Teaching artist Darci Tucker returned to Miami March 2 to share her unique approach to history education and appreciation with Nichols students.

MIAMI - What began as a typical school day at Nichols Upper Elementary in Miami was soon transformed into a unique step back in American history.

Darci Tucker, a teaching artist from Colonial Williamsburg came to the school at the invitation of Nichols social studies teacher Jenny Machado.

Tucker is the dynamic talent behind "American Lives: History Brought to Life™!" where she offers a unique approach to history education and appreciation through the American folk-art of storytelling and theater arts. A veteran museum educator, she has over 20 years of experience teaching history at Colonial Williamsburg, the nation’s premier living history museum.

When asked what sparked her love of American history, Tucker was quick with her answer.

"Laura Ingalls Wilder," she explained smiling broadly. "It was so real to me! 'Little House on the Prairie,' I can still hear the panther screaming its way through the treetops chasing Pa home and I was just hooked."

'Little House on the Prairie' is a series of novels written by Wilder based on her childhood in the northern Midwestern U.S. in the 19th century.

While Tucker's fascination and love of history began with Wilder's time period, she soon found herself immersed in more, and over the years has developed and portrayed close to two-dozen characters from all different time periods in American history.

"Any history, any time period, I just love," said Tucker.

On Friday, March 2, Tucker performed her one-woman interactive play "Revolutionary Women," for Nichols students in their new media center.
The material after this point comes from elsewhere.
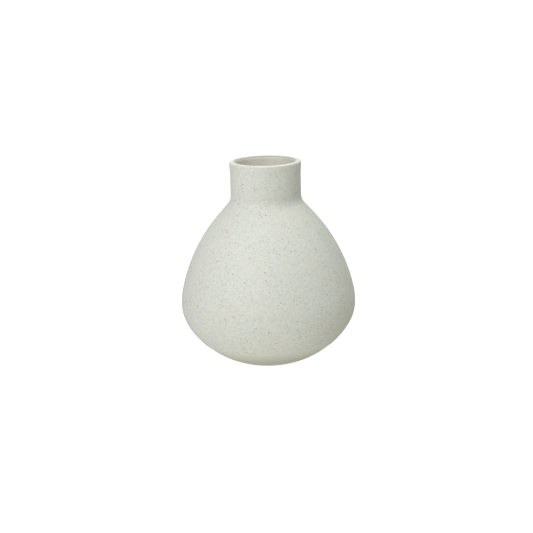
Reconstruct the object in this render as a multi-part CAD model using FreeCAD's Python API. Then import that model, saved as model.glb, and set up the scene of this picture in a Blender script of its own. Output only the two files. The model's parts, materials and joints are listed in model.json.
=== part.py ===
import FreeCAD, Part
import os
from math import asin, cos, degrees, radians, sin

# A squat, pear-shaped bud vase of stoneware: a low foot ring, a round bowl, a long convex shoulder
# and a short straight neck, thrown as four sections that are luted rim to rim, then dipped in
# glaze inside and out. Everything is turned about the Z axis.
# Millimetres, +Z up, origin at the centre of the ring the vase stands on.

# Overall sizes, measured over the glaze.
height = 149.4
neck_radius = 25.75
mouth_radius = 21.5
belly_radius = 64.5
belly_height = 45.0

# Thickness of the two coats of glaze. The clay fills what is left of the wall.
glaze_thickness = 0.3
wall_thickness = neck_radius - mouth_radius

# The lip is a little fatter than the wall, so the neck flares to meet it. Its crown is wiped flat
# and its two edges are rounded.
lip_thickness = 4.7
lip_edge_radius = 1.1
lip_flare = 3.0

# Round stretches of the wall, over the glaze, from the neck down. Each turns smoothly into the
# next. A tilt is how far the wall's outward side looks above the horizontal, in degrees.
neck_fillet_radius = 10.0
shoulder_tilt = 41.5
shoulder_radius = 122.0
upper_belly_tilt = 12.0
upper_belly_radius = 45.0
lower_belly_radius = 31.5
lower_belly_tilt = -32.5
lower_wall_radius = 62.0

# The glaze stops where the lower wall looks this far down. The clay below it is turned and bare.
glaze_line_tilt = -46.0
underside_radius = 66.0
floor_height = 8.0
straight_down = -90.0

# The foot ring, luted under the flat floor, with its two standing edges rounded.
foot_height = 2.5
foot_outer_radius = 20.5
foot_inner_radius = 15.0
foot_edge_radius = 0.8

# The seam at the belly is bevelled: it drops by this much of the lower belly's bend, in degrees,
# from the outside of the clay to the inside, so that the upper rim sits in the lower one.
seam_bevel = 4.0

# How deep each face of the clay lies under the finished outside.
clay_outside = glaze_thickness
clay_inside = wall_thickness - glaze_thickness

crown = 90.0
into_mouth = 180.0


def outward(tilt):
    """The direction that a wall at this tilt looks in."""
    return FreeCAD.Vector(cos(radians(tilt)), 0, sin(radians(tilt)))


def uphill(tilt):
    """The direction up along a wall at this tilt."""
    return FreeCAD.Vector(-sin(radians(tilt)), 0, cos(radians(tilt)))


def at(radius, level):
    """A point of the outline, at this radius and level."""
    return FreeCAD.Vector(radius, 0, level)


class Bend:
    """A round stretch of wall. A negative radius has its centre outside the vase."""

    def __init__(self, centre, radius):
        self.centre = centre
        self.radius = radius

    def point(self, tilt, depth=0.0):
        """The point at this tilt, this deep under the stretch's own face."""
        return self.centre + outward(tilt) * (self.radius - depth)

    def edge(self, tilt, last_tilt, depth=0.0):
        """The arc between two tilts, this deep under the stretch's own face."""
        middle = self.point((tilt + last_tilt) / 2, depth)
        return Part.Arc(self.point(tilt, depth), middle, self.point(last_tilt, depth)).toShape()


def bend_from(start, tilt, radius):
    """A stretch that leaves a point with the wall at this tilt."""
    return Bend(start - outward(tilt) * radius, radius)


def line(start, end):
    """A straight edge."""
    return Part.LineSegment(start, end).toShape()


def turned(outline):
    """The solid that a closed outline makes when it is turned about the vase's axis."""
    face = Part.Face(Part.Wire(outline))
    return face.revolve(FreeCAD.Vector(0, 0, 0), FreeCAD.Vector(0, 0, 1), 360)


# The finished outside, from the widest ring up to the lip.
widest = at(belly_radius, belly_height)
upper_belly = bend_from(widest, 0, upper_belly_radius)
shoulder = bend_from(upper_belly.point(upper_belly_tilt), upper_belly_tilt, shoulder_radius)
shoulder_top = shoulder.point(shoulder_tilt)
fillet_drop = neck_fillet_radius * (1 - cos(radians(shoulder_tilt)))
cone_length = (shoulder_top.x - fillet_drop - neck_radius) / sin(radians(shoulder_tilt))
cone_top = shoulder_top + uphill(shoulder_tilt) * cone_length
neck_fillet = bend_from(cone_top, shoulder_tilt, -neck_fillet_radius)
lip_radius = mouth_radius + lip_thickness
outer_lip = Bend(at(lip_radius - lip_edge_radius, height - lip_edge_radius), lip_edge_radius)
inner_lip = Bend(at(mouth_radius + lip_edge_radius, height - lip_edge_radius), lip_edge_radius)

# And from the widest ring down to the flat floor.
lower_belly = bend_from(widest, 0, lower_belly_radius)
lower_wall = bend_from(lower_belly.point(lower_belly_tilt), lower_belly_tilt, lower_wall_radius)
underside = bend_from(lower_wall.point(glaze_line_tilt, clay_outside), glaze_line_tilt, underside_radius)
underside_last_tilt = degrees(asin((foot_height - underside.centre.z) / underside_radius))

# Inside, the lower wall runs into the flat floor through one more bend, given here by its clay face.
floor_start = lower_wall.point(glaze_line_tilt, clay_inside)
floor_radius = (floor_start.z - floor_height) / (1 + sin(radians(glaze_line_tilt)))
floor_bend = bend_from(floor_start, glaze_line_tilt, floor_radius)


def neck_outside(depth):
    """Inner edge of the crown, over the lip, down the flare and the neck, to the foot of the fillet."""
    flare_top = outer_lip.point(-lip_flare, depth)
    flare_length = (flare_top.x - neck_radius + depth) / sin(radians(lip_flare))
    flare_foot = flare_top - uphill(-lip_flare) * flare_length
    return [
        line(inner_lip.point(crown, depth), outer_lip.point(crown, depth)),
        outer_lip.edge(crown, -lip_flare, depth),
        line(flare_top, flare_foot),
        line(flare_foot, neck_fillet.point(0, depth)),
        neck_fillet.edge(0, shoulder_tilt, depth),
    ]


def neck_inside(depth):
    """Inner edge of the crown, down the mouth, to the foot of the fillet, this deep under the outside."""
    under_glaze = wall_thickness - depth
    return [
        inner_lip.edge(crown, into_mouth, under_glaze),
        line(inner_lip.point(into_mouth, under_glaze), neck_fillet.point(0, depth)),
        neck_fillet.edge(0, shoulder_tilt, depth),
    ]


def shoulder_face(depth):
    """Foot of the fillet, down the straight cone and the shoulder, to the widest ring."""
    return [
        line(neck_fillet.point(shoulder_tilt, depth), shoulder.point(shoulder_tilt, depth)),
        shoulder.edge(shoulder_tilt, upper_belly_tilt, depth),
        upper_belly.edge(upper_belly_tilt, 0, depth),
    ]


def bowl_face(depth, first_tilt=0.0):
    """Widest ring, or a little below it, down to the level of the glaze line."""
    return [
        lower_belly.edge(first_tilt, lower_belly_tilt, depth),
        lower_wall.edge(lower_belly_tilt, glaze_line_tilt, depth),
    ]


def floor_face(rise):
    """Level of the glaze line, round onto the flat floor and in to the axis."""
    flat = floor_bend.point(straight_down, rise)
    return [
        floor_bend.edge(glaze_line_tilt, straight_down, rise),
        line(flat, at(0, flat.z)),
    ]


def foot_ring():
    """A turned ring of bare clay that the vase stands on."""
    outer_edge = Bend(at(foot_outer_radius - foot_edge_radius, foot_edge_radius), foot_edge_radius)
    inner_edge = Bend(at(foot_inner_radius + foot_edge_radius, foot_edge_radius), foot_edge_radius)
    outer_top = at(foot_outer_radius, foot_height)
    inner_top = at(foot_inner_radius, foot_height)
    return turned([
        line(outer_top, outer_edge.point(0)),
        outer_edge.edge(0, straight_down),
        line(outer_edge.point(straight_down), inner_edge.point(straight_down)),
        inner_edge.edge(straight_down, -into_mouth),
        line(inner_edge.point(-into_mouth), inner_top),
        line(inner_top, outer_top),
    ])


def neck_seat():
    """The joint between shoulder and neck, square to the wall at the foot of the fillet."""
    inner = neck_fillet.point(shoulder_tilt, clay_inside)
    outer = neck_fillet.point(shoulder_tilt, clay_outside)
    return line(inner, outer)


def lower_bowl():
    """Flat floor and lower wall, up to the bevelled seam at the belly."""
    underside_middle = at(0, foot_height)
    outside = bowl_face(clay_outside) + [
        underside.edge(glaze_line_tilt, underside_last_tilt),
        line(underside.point(underside_last_tilt), underside_middle),
    ]
    inside = bowl_face(clay_inside, -seam_bevel) + floor_face(0)
    axis = line(underside_middle, at(0, floor_height))
    seam = line(lower_belly.point(-seam_bevel, clay_inside), lower_belly.point(0, clay_outside))
    return turned(outside + [axis] + inside[::-1] + [seam])


def shoulder_dome():
    """The upper wall, from the bevelled seam at the belly to the seat of the neck."""
    outside = shoulder_face(clay_outside)
    bevelled_rim = lower_belly.edge(0, -seam_bevel, clay_inside)
    inside = shoulder_face(clay_inside) + [bevelled_rim]
    seam = line(upper_belly.point(0, clay_outside), lower_belly.point(-seam_bevel, clay_inside))
    return turned(outside + [seam] + inside[::-1] + [neck_seat()])


def neck_collar():
    """Neck and lip in one, flared at the bottom to sit on the shoulder."""
    return turned(neck_outside(clay_outside) + [neck_seat()] + neck_inside(clay_inside)[::-1])


def outer_glaze():
    """The speckled coat, from the inner edge of the crown to the glaze line."""
    coat = neck_outside(0) + shoulder_face(0) + bowl_face(0)
    clay = neck_outside(clay_outside) + shoulder_face(clay_outside) + bowl_face(clay_outside)
    bottom = line(lower_wall.point(glaze_line_tilt), lower_wall.point(glaze_line_tilt, clay_outside))
    top = line(inner_lip.point(crown, glaze_thickness), inner_lip.point(crown))
    return turned(coat + [bottom] + clay[::-1] + [top])


def inner_glaze():
    """The liner coat, from the inner edge of the crown down over the whole inside."""
    coat = neck_inside(wall_thickness) + shoulder_face(wall_thickness) + bowl_face(wall_thickness)
    coat += floor_face(glaze_thickness)
    clay = neck_inside(clay_inside) + shoulder_face(clay_inside) + bowl_face(clay_inside)
    clay += floor_face(0)
    middle = line(at(0, floor_height + glaze_thickness), at(0, floor_height))
    top = line(inner_lip.point(crown, glaze_thickness), inner_lip.point(crown))
    return turned(coat + [middle] + clay[::-1] + [top])


pieces = {
    "foot_ring": foot_ring,
    "lower_bowl": lower_bowl,
    "shoulder_dome": shoulder_dome,
    "neck_collar": neck_collar,
    "outer_glaze": outer_glaze,
    "inner_glaze": inner_glaze,
}

os.makedirs("parts", exist_ok=True)
for name, make in pieces.items():
    shape = make()
    shape.exportStep(f"parts/{name}.step")
    print(name, "volume", round(shape.Volume), "mm3, closed", shape.isValid() and shape.isClosed())
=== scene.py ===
import json
from math import asin, atan2, ceil, cos, degrees, hypot, pi, radians, sin

import bmesh
import bpy
from mathutils import Matrix, Vector, noise


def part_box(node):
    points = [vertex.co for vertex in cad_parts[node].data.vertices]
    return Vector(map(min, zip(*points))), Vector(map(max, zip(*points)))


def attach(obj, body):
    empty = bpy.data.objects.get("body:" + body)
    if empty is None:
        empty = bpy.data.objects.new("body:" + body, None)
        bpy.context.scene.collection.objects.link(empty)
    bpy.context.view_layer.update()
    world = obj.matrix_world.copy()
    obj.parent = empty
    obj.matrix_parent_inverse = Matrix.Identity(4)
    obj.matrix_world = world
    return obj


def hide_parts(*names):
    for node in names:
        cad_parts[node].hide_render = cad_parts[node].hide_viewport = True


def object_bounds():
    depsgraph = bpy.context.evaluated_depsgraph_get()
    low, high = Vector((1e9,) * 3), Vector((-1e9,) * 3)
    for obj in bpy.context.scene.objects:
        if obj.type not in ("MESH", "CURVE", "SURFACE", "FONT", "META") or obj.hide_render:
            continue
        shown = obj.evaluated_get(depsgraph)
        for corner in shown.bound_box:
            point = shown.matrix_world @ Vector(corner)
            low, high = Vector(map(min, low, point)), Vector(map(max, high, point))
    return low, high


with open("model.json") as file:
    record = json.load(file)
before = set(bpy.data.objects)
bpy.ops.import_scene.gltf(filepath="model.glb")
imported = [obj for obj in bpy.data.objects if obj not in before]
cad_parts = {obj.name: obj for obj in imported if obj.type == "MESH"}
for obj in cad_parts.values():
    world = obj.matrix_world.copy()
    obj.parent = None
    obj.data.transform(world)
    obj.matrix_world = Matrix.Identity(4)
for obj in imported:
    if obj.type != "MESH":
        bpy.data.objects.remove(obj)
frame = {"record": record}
cad_low, cad_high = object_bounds()

# ---------------------------------------------------------------------------------------------
# Foot ring. A coil of the body clay is luted under the floor of the bowl and trimmed with a steel
# tool while the pot turns upside down, so it is bare, true and finely ringed, and its two
# standing edges are wiped round with a wet sponge.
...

Through three separate characters, two based on real women, and one a fictitious composite character, Tucker uses the play to invite her audience to examine women's rights and their roles in colonial America and contributions to the Revolutionary War effort.

Nichols students were first introduced to Jane Walker, a character formed from among the thousands of wives who accompanied the army doing support work during the war.

Next Tucker brought forth Elizabeth Thompson, one of two actual historical women represented in the play, embodying the cunning and tenacity of the Loyalist Spy.

Another costume change then introduced students to what appeared at first to be a colonial man but was, in fact, Deborah Samson, a woman who disguised herself as a man in order to enlist in the Continental Army as "Robert Shurtliff" and fought for 1.5 years before she was discovered.

Throughout the production, Tucker involves her audience directly, giving them roles and interacting with them fully immersed in the character she is portraying.

Following the play, students had the opportunity to ask questions and share their observations.

Tucker said one of the aspects she appreciates most in her work with school-aged audiences is the possibility of inspiring them to a love of history.

"My real goal everytime I walk into a school is that I know some of these kids are walking in here thinking 'Gosh, I hate history. This is going to be so boring' and I think if just one kid in every school walks out going 'You know, that wasn't so bad' I might have changed somebody's life. Opened up a whole new path."

Tucker has performed at Miami schools in the past and was invited back again this year by Machado who secured grant funding from the Oklahoma Humanities and the National Endowment for the Humanities.

"Darci has come here for several years now and we keep inviting her back because we love the performance, the kids love the performance," said Machado. "Some of the things I heard them saying afterward where 'She almost made me cry,' and 'I can't believe that really happened' and it just really brings history to life for these kids."

Machado said she is hopeful that she will be able to continue to receive the grant funding so Tucker will be able to keep returning to perform for Nichols students.